» **DIRECTIONS**: Copy the first line of the material below and every later line through the line containing "return found", without any other output.

» **SOURCE DATA**:

# # # #

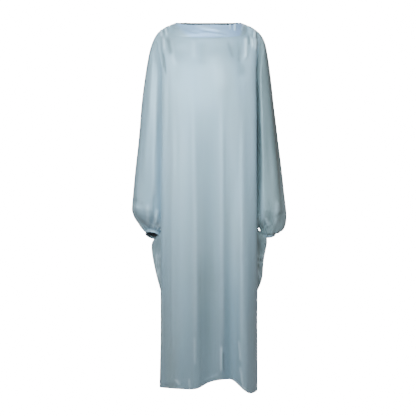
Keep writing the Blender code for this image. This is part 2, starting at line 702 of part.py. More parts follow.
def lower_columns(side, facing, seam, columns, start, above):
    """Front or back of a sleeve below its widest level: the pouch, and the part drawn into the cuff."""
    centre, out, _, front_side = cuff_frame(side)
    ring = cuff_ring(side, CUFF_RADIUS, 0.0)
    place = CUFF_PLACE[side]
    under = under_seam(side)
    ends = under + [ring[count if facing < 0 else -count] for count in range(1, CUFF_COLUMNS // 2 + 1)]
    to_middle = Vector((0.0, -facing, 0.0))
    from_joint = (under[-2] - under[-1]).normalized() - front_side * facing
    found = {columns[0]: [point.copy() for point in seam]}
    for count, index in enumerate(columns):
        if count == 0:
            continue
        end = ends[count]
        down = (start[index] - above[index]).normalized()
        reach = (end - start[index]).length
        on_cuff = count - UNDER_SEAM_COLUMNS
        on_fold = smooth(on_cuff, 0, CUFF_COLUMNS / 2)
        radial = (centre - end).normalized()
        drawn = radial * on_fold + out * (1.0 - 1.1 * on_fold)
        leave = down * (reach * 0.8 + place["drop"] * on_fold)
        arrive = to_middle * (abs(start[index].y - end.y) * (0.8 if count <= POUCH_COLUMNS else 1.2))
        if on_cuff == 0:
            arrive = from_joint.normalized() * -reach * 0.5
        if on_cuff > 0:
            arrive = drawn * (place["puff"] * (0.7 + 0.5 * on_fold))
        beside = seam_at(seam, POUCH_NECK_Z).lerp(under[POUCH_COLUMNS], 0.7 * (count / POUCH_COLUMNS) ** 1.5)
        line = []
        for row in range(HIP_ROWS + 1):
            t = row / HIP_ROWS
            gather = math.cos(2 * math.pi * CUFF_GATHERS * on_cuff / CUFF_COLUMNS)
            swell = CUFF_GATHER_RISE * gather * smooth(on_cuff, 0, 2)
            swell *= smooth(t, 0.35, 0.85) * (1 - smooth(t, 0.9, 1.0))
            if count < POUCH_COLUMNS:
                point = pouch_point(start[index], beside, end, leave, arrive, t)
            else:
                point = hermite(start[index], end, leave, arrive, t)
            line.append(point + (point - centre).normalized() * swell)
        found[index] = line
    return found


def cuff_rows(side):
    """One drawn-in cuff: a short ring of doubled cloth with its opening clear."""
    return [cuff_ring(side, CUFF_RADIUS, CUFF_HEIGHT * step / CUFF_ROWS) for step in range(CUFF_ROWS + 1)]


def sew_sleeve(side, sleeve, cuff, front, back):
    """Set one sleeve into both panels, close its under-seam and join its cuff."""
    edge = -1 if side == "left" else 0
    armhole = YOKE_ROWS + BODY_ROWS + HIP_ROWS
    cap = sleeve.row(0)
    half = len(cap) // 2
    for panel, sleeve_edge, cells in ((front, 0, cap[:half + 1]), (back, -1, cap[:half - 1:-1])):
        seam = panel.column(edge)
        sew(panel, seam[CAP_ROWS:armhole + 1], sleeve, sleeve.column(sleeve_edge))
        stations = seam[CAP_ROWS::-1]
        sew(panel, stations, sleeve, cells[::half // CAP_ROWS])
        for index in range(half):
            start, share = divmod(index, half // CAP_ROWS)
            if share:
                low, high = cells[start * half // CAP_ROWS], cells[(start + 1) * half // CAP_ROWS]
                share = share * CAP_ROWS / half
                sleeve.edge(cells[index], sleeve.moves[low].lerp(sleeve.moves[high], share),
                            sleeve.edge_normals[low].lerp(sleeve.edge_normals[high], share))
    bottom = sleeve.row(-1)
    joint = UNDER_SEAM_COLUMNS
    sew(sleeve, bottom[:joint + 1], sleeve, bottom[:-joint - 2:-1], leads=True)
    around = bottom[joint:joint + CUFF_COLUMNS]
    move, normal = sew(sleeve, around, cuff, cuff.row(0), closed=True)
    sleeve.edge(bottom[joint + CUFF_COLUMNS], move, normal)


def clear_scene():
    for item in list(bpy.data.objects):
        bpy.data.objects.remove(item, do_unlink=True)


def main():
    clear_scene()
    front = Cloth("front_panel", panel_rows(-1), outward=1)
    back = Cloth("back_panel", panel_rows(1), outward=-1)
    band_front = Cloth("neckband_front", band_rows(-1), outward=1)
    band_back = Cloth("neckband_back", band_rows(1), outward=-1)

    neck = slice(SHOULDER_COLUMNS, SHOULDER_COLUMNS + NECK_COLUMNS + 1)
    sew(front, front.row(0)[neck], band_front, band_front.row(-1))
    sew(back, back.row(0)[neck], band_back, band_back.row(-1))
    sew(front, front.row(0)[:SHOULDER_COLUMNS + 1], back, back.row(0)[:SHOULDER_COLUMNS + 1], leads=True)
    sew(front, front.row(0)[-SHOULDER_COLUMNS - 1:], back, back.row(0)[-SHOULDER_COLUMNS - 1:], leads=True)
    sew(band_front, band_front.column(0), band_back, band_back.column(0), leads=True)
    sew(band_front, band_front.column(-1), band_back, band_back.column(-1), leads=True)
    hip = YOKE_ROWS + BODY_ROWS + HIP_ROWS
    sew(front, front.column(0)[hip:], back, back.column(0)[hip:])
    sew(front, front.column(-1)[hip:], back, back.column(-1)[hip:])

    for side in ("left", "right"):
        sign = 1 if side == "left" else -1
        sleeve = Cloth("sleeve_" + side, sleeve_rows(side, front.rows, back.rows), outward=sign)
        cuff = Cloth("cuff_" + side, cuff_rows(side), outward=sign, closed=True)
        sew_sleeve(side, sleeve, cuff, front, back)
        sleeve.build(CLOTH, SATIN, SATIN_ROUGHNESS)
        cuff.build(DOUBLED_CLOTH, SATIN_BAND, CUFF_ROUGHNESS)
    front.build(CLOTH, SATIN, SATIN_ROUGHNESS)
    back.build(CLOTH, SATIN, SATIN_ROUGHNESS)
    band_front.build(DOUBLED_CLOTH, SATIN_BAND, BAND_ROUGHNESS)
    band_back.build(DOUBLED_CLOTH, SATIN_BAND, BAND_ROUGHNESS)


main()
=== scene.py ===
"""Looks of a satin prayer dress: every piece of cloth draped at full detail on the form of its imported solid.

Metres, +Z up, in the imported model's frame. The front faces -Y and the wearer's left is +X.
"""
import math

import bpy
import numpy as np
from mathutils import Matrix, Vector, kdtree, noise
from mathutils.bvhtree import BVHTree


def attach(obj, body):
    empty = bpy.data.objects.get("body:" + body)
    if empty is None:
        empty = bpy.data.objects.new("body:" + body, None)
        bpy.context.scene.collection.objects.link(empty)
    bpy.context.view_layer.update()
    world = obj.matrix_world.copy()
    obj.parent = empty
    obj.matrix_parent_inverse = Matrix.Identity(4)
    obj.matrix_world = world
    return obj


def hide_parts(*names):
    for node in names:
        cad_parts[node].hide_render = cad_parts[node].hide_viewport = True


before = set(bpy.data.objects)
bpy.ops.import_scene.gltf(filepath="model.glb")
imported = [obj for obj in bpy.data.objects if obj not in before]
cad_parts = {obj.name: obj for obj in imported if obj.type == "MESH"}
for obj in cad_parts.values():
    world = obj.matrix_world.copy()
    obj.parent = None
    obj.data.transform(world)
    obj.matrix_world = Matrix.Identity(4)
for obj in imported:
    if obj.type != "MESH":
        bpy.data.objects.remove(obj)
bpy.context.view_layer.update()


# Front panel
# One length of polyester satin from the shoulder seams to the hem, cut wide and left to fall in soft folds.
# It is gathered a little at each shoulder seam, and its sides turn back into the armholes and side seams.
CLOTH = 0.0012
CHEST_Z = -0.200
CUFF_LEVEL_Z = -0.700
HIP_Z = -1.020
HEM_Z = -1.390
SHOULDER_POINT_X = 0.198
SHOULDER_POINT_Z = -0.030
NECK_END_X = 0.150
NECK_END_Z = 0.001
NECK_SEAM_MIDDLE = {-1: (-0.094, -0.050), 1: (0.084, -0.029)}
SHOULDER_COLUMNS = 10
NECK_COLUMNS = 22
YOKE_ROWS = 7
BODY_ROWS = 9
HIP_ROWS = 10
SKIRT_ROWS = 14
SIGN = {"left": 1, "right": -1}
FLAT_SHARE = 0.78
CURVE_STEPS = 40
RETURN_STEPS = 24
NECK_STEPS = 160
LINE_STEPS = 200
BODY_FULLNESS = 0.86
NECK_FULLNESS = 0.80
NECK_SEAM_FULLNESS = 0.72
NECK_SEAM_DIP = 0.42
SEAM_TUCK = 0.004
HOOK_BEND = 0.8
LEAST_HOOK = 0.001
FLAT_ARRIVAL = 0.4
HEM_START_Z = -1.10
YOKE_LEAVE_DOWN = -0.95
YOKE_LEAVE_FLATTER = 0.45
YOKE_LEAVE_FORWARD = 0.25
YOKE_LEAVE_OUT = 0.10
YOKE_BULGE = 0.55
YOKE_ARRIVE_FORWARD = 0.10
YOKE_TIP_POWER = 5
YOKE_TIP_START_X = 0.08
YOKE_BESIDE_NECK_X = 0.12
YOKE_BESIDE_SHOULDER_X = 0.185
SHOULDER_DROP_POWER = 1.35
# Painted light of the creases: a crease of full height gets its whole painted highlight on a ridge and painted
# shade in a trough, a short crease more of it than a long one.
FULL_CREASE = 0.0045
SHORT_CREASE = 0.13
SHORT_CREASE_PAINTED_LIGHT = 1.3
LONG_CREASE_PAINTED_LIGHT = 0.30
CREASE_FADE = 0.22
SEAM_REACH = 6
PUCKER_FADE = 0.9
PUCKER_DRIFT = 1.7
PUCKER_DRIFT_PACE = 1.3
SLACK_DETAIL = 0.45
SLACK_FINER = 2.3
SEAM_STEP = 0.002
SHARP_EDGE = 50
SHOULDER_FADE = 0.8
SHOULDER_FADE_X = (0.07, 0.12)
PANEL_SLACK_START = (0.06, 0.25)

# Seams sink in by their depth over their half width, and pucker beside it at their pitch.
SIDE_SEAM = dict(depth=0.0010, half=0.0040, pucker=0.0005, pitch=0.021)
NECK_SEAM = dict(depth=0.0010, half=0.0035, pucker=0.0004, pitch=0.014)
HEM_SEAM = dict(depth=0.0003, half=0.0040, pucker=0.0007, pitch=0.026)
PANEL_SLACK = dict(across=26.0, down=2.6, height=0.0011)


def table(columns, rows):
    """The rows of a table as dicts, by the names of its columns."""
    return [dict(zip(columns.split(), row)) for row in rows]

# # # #

» **EXERCISE ANSWER**:
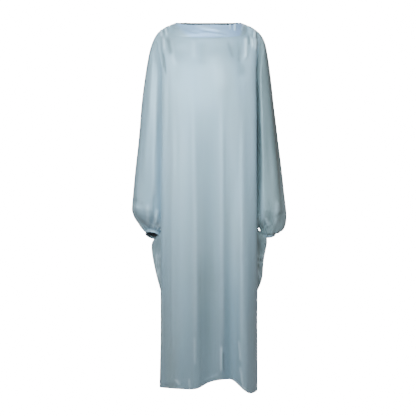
Keep writing the Blender code for this image. This is part 2, starting at line 702 of part.py. More parts follow.
def lower_columns(side, facing, seam, columns, start, above):
    """Front or back of a sleeve below its widest level: the pouch, and the part drawn into the cuff."""
    centre, out, _, front_side = cuff_frame(side)
    ring = cuff_ring(side, CUFF_RADIUS, 0.0)
    place = CUFF_PLACE[side]
    under = under_seam(side)
    ends = under + [ring[count if facing < 0 else -count] for count in range(1, CUFF_COLUMNS // 2 + 1)]
    to_middle = Vector((0.0, -facing, 0.0))
    from_joint = (under[-2] - under[-1]).normalized() - front_side * facing
    found = {columns[0]: [point.copy() for point in seam]}
    for count, index in enumerate(columns):
        if count == 0:
            continue
        end = ends[count]
        down = (start[index] - above[index]).normalized()
        reach = (end - start[index]).length
        on_cuff = count - UNDER_SEAM_COLUMNS
        on_fold = smooth(on_cuff, 0, CUFF_COLUMNS / 2)
        radial = (centre - end).normalized()
        drawn = radial * on_fold + out * (1.0 - 1.1 * on_fold)
        leave = down * (reach * 0.8 + place["drop"] * on_fold)
        arrive = to_middle * (abs(start[index].y - end.y) * (0.8 if count <= POUCH_COLUMNS else 1.2))
        if on_cuff == 0:
            arrive = from_joint.normalized() * -reach * 0.5
        if on_cuff > 0:
            arrive = drawn * (place["puff"] * (0.7 + 0.5 * on_fold))
        beside = seam_at(seam, POUCH_NECK_Z).lerp(under[POUCH_COLUMNS], 0.7 * (count / POUCH_COLUMNS) ** 1.5)
        line = []
        for row in range(HIP_ROWS + 1):
            t = row / HIP_ROWS
            gather = math.cos(2 * math.pi * CUFF_GATHERS * on_cuff / CUFF_COLUMNS)
            swell = CUFF_GATHER_RISE * gather * smooth(on_cuff, 0, 2)
            swell *= smooth(t, 0.35, 0.85) * (1 - smooth(t, 0.9, 1.0))
            if count < POUCH_COLUMNS:
                point = pouch_point(start[index], beside, end, leave, arrive, t)
            else:
                point = hermite(start[index], end, leave, arrive, t)
            line.append(point + (point - centre).normalized() * swell)
        found[index] = line
    return found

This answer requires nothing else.